╭─ Given data

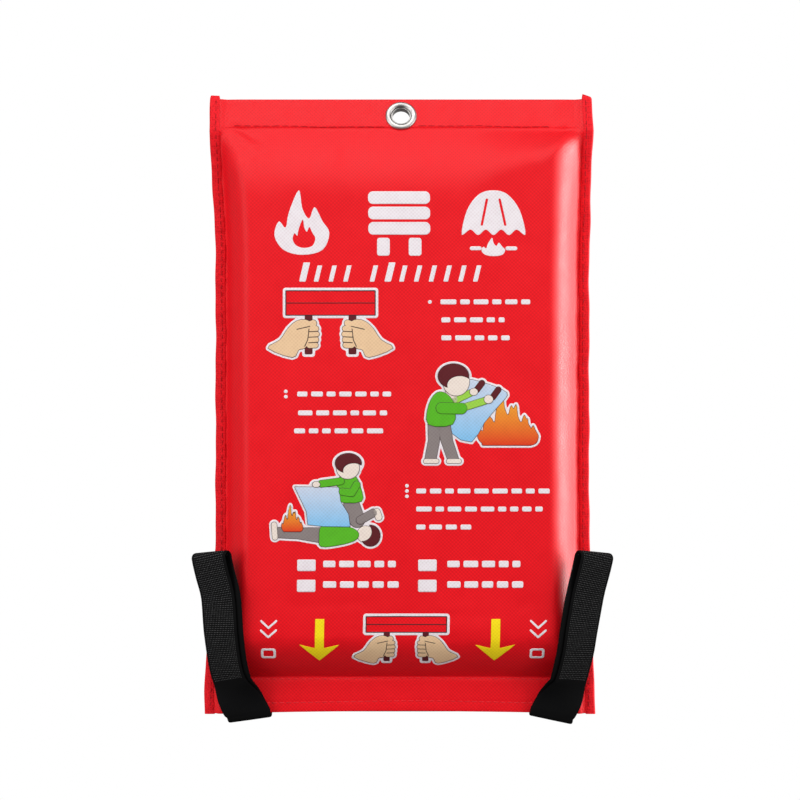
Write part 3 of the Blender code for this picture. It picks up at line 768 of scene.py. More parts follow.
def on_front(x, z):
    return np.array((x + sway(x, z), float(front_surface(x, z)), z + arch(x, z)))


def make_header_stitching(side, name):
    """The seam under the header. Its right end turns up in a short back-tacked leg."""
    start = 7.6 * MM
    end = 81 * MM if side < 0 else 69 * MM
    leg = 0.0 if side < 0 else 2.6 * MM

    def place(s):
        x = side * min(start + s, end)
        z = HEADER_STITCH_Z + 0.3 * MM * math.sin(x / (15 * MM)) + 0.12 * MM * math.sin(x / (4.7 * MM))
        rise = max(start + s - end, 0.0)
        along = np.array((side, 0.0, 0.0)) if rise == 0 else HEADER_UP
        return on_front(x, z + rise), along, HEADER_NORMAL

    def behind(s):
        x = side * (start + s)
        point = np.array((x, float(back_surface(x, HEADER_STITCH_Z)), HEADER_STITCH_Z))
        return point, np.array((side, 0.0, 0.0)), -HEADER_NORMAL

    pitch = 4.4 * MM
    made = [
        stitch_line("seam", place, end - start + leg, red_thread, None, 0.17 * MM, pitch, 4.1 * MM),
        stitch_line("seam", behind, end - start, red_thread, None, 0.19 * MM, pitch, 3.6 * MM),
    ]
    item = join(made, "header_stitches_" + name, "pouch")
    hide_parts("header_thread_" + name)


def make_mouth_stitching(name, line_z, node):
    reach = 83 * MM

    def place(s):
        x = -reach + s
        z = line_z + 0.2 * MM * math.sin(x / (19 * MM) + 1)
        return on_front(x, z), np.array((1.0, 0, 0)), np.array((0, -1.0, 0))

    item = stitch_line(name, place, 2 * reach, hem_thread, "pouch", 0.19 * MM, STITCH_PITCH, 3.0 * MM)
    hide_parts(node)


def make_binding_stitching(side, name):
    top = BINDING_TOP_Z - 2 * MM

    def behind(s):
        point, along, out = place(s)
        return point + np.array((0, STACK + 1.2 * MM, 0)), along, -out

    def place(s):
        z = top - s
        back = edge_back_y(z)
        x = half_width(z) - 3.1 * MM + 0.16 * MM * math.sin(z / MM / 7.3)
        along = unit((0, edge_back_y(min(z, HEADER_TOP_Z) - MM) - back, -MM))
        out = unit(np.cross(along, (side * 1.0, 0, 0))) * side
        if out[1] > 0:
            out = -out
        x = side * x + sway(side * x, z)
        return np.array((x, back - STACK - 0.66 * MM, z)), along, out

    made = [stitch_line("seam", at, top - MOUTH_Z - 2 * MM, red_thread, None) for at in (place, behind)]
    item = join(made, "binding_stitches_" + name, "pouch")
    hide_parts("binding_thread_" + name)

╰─

--- What to work on ---
Output the full listing exactly as it stands.

--- Answer for the task ---
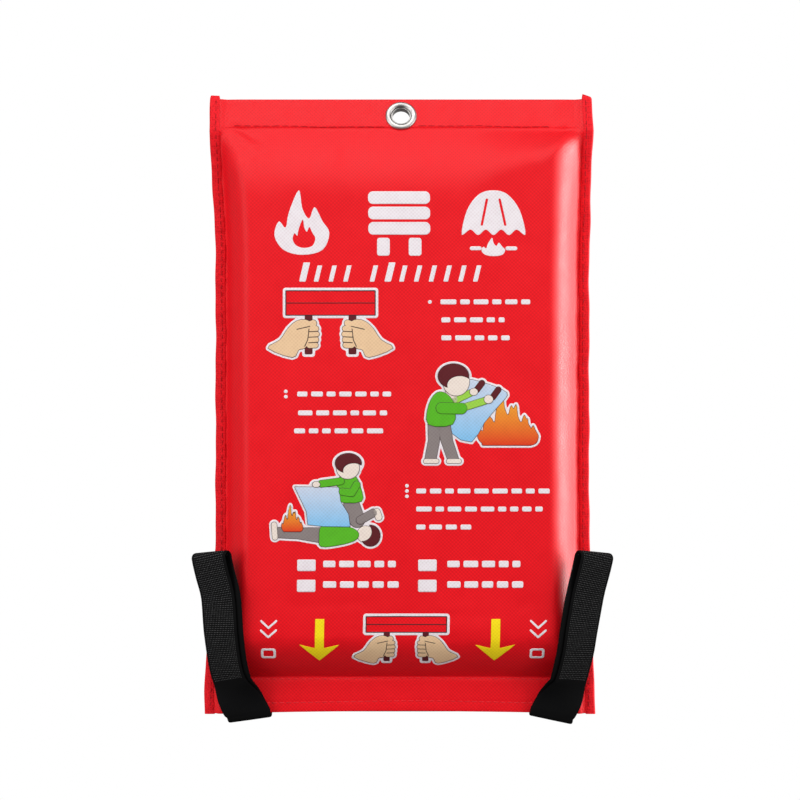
Write part 3 of the Blender code for this picture. It picks up at line 768 of scene.py. More parts follow.
def on_front(x, z):
    return np.array((x + sway(x, z), float(front_surface(x, z)), z + arch(x, z)))


def make_header_stitching(side, name):
    """The seam under the header. Its right end turns up in a short back-tacked leg."""
    start = 7.6 * MM
    end = 81 * MM if side < 0 else 69 * MM
    leg = 0.0 if side < 0 else 2.6 * MM

    def place(s):
        x = side * min(start + s, end)
        z = HEADER_STITCH_Z + 0.3 * MM * math.sin(x / (15 * MM)) + 0.12 * MM * math.sin(x / (4.7 * MM))
        rise = max(start + s - end, 0.0)
        along = np.array((side, 0.0, 0.0)) if rise == 0 else HEADER_UP
        return on_front(x, z + rise), along, HEADER_NORMAL

    def behind(s):
        x = side * (start + s)
        point = np.array((x, float(back_surface(x, HEADER_STITCH_Z)), HEADER_STITCH_Z))
        return point, np.array((side, 0.0, 0.0)), -HEADER_NORMAL

    pitch = 4.4 * MM
    made = [
        stitch_line("seam", place, end - start + leg, red_thread, None, 0.17 * MM, pitch, 4.1 * MM),
        stitch_line("seam", behind, end - start, red_thread, None, 0.19 * MM, pitch, 3.6 * MM),
    ]
    item = join(made, "header_stitches_" + name, "pouch")
    hide_parts("header_thread_" + name)


def make_mouth_stitching(name, line_z, node):
    reach = 83 * MM

    def place(s):
        x = -reach + s
        z = line_z + 0.2 * MM * math.sin(x / (19 * MM) + 1)
        return on_front(x, z), np.array((1.0, 0, 0)), np.array((0, -1.0, 0))

    item = stitch_line(name, place, 2 * reach, hem_thread, "pouch", 0.19 * MM, STITCH_PITCH, 3.0 * MM)
    hide_parts(node)


def make_binding_stitching(side, name):
    top = BINDING_TOP_Z - 2 * MM

    def behind(s):
        point, along, out = place(s)
        return point + np.array((0, STACK + 1.2 * MM, 0)), along, -out

    def place(s):
        z = top - s
        back = edge_back_y(z)
        x = half_width(z) - 3.1 * MM + 0.16 * MM * math.sin(z / MM / 7.3)
        along = unit((0, edge_back_y(min(z, HEADER_TOP_Z) - MM) - back, -MM))
        out = unit(np.cross(along, (side * 1.0, 0, 0))) * side
        if out[1] > 0:
            out = -out
        x = side * x + sway(side * x, z)
        return np.array((x, back - STACK - 0.66 * MM, z)), along, out

    made = [stitch_line("seam", at, top - MOUTH_Z - 2 * MM, red_thread, None) for at in (place, behind)]
    item = join(made, "binding_stitches_" + name, "pouch")
    hide_parts("binding_thread_" + name)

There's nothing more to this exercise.